Ketika menterinya berhalangan, maka Wakil Menteri itulah yang mewakili menteri
yang bersangkutan hadir dalam rapat-rapat kabinet, DPR dan kegiatan-kegiatan
lainnya. Karena itu wakil menteri seharusnya adalah anggota kabinet, sebab
mereka diangkat dan diberhentikan oleh Presiden atas inisiatif Presiden sendiri
dan bukan inisiatif, atau sekurang-kurangnya atas usul menteri yang
bersangkutan.
Namun penjelasan Pasal 10 UU No 39 Tahun 1998 itu
mengatakan bahwa wakil menteri itu adalah pejabat karir dan bukan anggota
kabinet.
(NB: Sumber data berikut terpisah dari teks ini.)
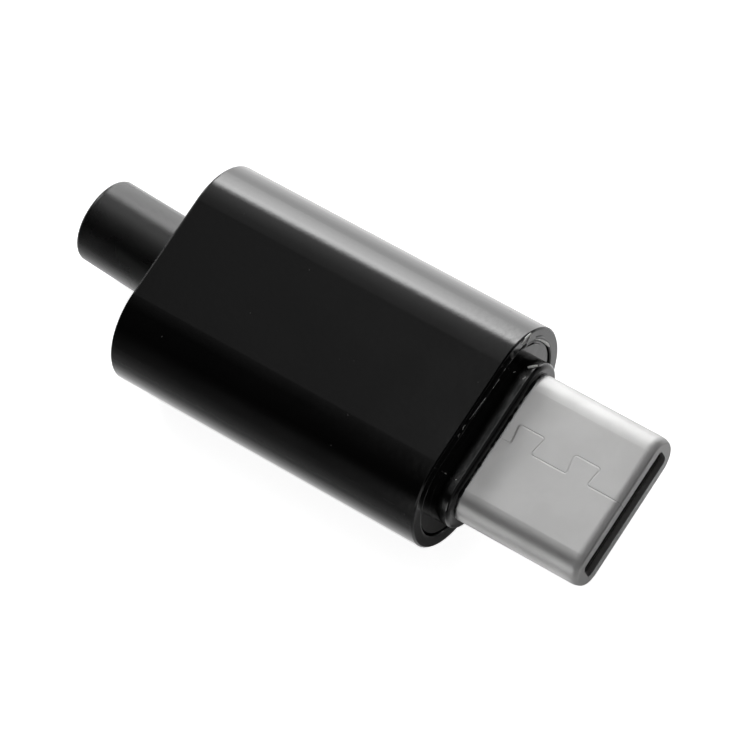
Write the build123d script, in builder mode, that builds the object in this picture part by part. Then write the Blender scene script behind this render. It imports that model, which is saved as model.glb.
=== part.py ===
from build123d import *
from math import radians, tan
import os

# Cable plug with a reversible 24-position face: a rolled steel plug shell held by a moulded
# front cap, both pushed into a hollow gloss housing with a soft cable boot at its back.
# Millimetres. The origin is the centre of the plug's nose, +X is the mating direction,
# +Y is across the plug and +Z is normal to its flat side.

# Plug shell: sheet steel rolled to a full-round tube, its edges locked by dovetail tabs
shell_width = 8.25
shell_height = 2.40
shell_wall = 0.20
shell_length = 10.0
nose_draw_length = 0.46
nose_draw_depth = 0.11
nose_edge_break = 0.05
nose_lip = 0.30
mouth_width = 6.80
mouth_height = 1.15
mouth_corner = 0.28
leg_length = 2.6
leg_height = 0.95

# Seam in the shell's upper face
seam_offset = 0.07
seam_gap = 0.025
seam_edge_break = 0.03
tab_count = 3
first_tab = 2.53
tab_pitch = 3.23
tab_reach = 1.03
tab_root = 1.17
tab_tip = 1.51
tab_round = 0.14

# Front cap: a plug-shaped moulding with a collar that the shell comes out of
shell_exposed = 7.08
collar_wall = 0.50
collar_length = 1.09
collar_round = 0.22
cap_recess = 0.10
cap_depth = 4.5
cap_edge_break = 0.08
cap_clearance = 0.04
shell_clearance = 0.02
snap_height = 0.12
snap_length = 0.70
snap_width = 5.0
snap_setback = 2.4
snap_clearance = 0.07

# Outer housing
housing_width = 12.25
housing_height = 6.60
housing_length = 18.46
housing_wall = 0.65
seat_ledge = 0.25
rear_wall = 1.20
housing_rear_round = 0.12
housing_front_break = 0.08
housing_rim_break = 0.07

# Cable boot: soft, so it sits a little to one side of its hole and leans
boot_cavity_gap = 0.12
boot_taper = 0.5
boot_tail = 5.28
boot_tip_round = 0.25
boot_hole_clearance = 0.20
boot_wall = 0.63
boot_shift_y = 0.12
boot_shift_z = 0.03
boot_lean_y = 2.8
boot_lean_z = 1.6
boot_flange_width = 6.4
boot_flange_thickness = 1.0
boot_flange_gap = 0.20

# Insulator with the slot for the mating tongue
insulator_clearance = 0.03
lip_gap = 0.02
insulator_length = 7.28
tongue_slot_width = 6.80
tongue_slot_height = 0.90
tongue_slot_depth = 6.0
tongue_slot_corner = 0.20

# Contacts, two rows of twelve places at one pitch
contact_pitch = 0.50
contact_places = 12
lower_unused = (6, 7)
power_places = (1, 4, 9, 12)
contact_width = 0.25
contact_thickness = 0.15
contact_bend = 0.20
contact_gap = 0.54
contact_root_height = 0.62
contact_point = 2.85
power_lead = 0.45
tip_length = 0.50
tip_rise = 0.17
slot_side_clearance = 0.03
slot_roof_clearance = 0.065
slot_end_room = 0.20
step_length = 0.30
tail_length = 1.50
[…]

Dari sinilah muncul kerancuan kedudukan wakil menteri itu. Kerancuan
di atas itu makin bertambah dengan Pasal 70 ayat (1) Peraturan Presiden No 47
Tahun 2009 sebagaimana telah diubah dengan Peraturan Presiden No 76 Tahun 2011,
yang mengatakan bahwa Wakil Menteri “berada di bawah dan bertanggungjawab
kepada Menteri”. Di satu pihak Wakil Menteri itu diangkat dan diberhentikan
oleh Presiden, namun di lain pihak “berada di bawah dan bertanggungjawab
kepada Menteri”. Sementara Wakil Menteri itu bukan
diusulkan oleh Menteri yang bersangkutan, tetapi murni inisiatif Presiden. Jadi
seorang menteri dapat di “fait accomly” oleh Presiden untuk menerima seseorang
menjadi wakilnya, walau hatinya mungkin kurang berkenan. Hal lain yang
juga menimbulkan masalah ialah, jika Wakil Menteri tidak dapat bekerjasama
dengan Menteri, Menteri itu tidak dapat memberhentikan Wakil Menteri, karena
dia diangkat dan diberhentikan oleh Presiden. Kedudukan wakil Menteri seperti
ini membingungkan.
Pasal 70A
Peraturan Presiden No 76 Tahun 2011 menambahkan lagi bahwa “Hak keuangan dan
fasilitas lainnya bagi Wakil Menteri diberikan setingkat dengan jabatan
struktural eselon Ia ”. Meskipun mendapat hak keuangan dan fasilitas setingkat
eselon Ia, namun Wakil Menteri itu bukanlah pejabat eselon Ia. Wakil Menteri
bukanlah pejabat struktural birokrasi. Kalau demikian apa makna bahwa “Wakil
Menteri adalah pejabat kakir” sebagaimana disebutkan dalam Pasal 70 ayat (1)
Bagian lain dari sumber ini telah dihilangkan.